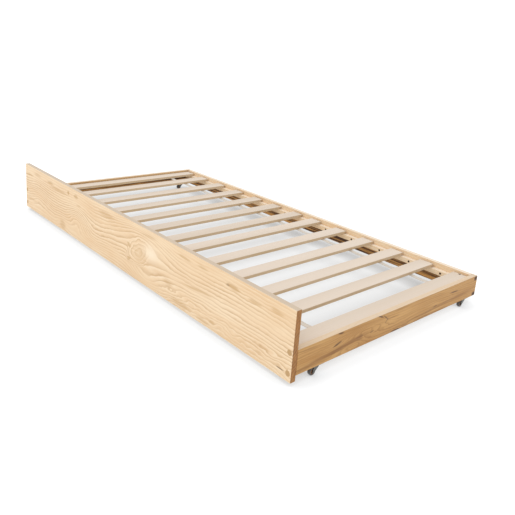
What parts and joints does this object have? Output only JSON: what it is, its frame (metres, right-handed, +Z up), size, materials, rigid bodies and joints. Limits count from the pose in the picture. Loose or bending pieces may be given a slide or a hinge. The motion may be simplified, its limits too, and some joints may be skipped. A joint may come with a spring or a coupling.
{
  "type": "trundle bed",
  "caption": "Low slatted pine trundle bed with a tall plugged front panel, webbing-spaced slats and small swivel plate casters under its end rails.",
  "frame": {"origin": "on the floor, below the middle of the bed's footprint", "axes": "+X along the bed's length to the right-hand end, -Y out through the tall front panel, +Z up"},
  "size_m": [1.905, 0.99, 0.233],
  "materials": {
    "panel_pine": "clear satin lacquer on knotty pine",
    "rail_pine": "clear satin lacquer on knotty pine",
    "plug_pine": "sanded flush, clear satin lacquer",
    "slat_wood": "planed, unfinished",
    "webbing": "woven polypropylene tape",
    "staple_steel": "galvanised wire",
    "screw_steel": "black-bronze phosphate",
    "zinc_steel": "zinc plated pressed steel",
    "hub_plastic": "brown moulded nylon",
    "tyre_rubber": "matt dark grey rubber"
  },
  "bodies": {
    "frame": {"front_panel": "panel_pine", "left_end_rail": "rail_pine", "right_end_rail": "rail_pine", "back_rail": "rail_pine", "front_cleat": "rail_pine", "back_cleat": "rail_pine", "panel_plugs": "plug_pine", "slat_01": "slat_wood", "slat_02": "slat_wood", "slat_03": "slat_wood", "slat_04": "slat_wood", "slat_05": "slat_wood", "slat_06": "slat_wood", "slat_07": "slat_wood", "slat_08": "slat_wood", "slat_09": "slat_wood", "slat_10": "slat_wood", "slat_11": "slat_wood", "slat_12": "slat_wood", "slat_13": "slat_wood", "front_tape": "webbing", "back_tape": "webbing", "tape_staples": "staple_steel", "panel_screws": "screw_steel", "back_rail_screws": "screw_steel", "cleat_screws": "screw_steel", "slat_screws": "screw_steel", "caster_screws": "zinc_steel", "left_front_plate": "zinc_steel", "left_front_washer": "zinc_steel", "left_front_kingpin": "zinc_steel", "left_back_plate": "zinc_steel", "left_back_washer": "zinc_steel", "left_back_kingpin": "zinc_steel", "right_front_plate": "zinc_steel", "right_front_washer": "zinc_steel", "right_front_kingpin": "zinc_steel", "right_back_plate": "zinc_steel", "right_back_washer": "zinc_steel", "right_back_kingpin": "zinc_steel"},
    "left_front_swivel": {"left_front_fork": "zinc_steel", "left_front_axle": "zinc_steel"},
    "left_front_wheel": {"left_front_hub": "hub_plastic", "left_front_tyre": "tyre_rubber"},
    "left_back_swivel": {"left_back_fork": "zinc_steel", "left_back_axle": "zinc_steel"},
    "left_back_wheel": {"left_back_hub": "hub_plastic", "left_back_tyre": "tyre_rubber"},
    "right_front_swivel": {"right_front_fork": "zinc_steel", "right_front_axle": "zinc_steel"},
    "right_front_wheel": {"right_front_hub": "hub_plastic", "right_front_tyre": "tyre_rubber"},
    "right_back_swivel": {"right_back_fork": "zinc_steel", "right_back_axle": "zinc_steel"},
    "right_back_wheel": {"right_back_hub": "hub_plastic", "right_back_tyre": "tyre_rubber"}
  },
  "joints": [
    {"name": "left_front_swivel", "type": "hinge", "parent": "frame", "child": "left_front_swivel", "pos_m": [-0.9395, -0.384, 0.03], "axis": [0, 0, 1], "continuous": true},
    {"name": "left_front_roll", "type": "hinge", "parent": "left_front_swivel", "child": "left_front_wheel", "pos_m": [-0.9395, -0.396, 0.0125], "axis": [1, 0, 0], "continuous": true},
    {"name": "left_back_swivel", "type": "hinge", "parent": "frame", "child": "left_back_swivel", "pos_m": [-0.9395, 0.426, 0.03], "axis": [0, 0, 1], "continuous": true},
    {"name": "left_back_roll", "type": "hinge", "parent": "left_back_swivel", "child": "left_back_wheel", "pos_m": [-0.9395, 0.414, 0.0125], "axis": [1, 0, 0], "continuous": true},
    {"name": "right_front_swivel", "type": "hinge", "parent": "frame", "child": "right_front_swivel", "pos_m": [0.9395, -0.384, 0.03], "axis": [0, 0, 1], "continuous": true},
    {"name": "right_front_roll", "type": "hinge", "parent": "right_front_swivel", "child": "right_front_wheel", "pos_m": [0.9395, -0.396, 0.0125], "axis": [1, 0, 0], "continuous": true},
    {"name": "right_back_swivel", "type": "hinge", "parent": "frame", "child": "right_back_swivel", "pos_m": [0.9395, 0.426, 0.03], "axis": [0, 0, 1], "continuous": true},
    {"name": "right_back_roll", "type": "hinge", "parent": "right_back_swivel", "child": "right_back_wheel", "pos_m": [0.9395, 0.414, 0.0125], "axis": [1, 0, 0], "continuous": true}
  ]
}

━━━━

> _To do_
List each line in the listing that contains the string "materials".

> _Result for this exercise_
What parts and joints does this object have? Output only JSON: what it is, its frame (metres, right-handed, +Z up), size, materials, rigid bodies and joints. Limits count from the pose in the picture. Loose or bending pieces may be given a slide or a hinge. The motion may be simplified, its limits too, and some joints may be skipped. A joint may come with a spring or a coupling.
  "materials": {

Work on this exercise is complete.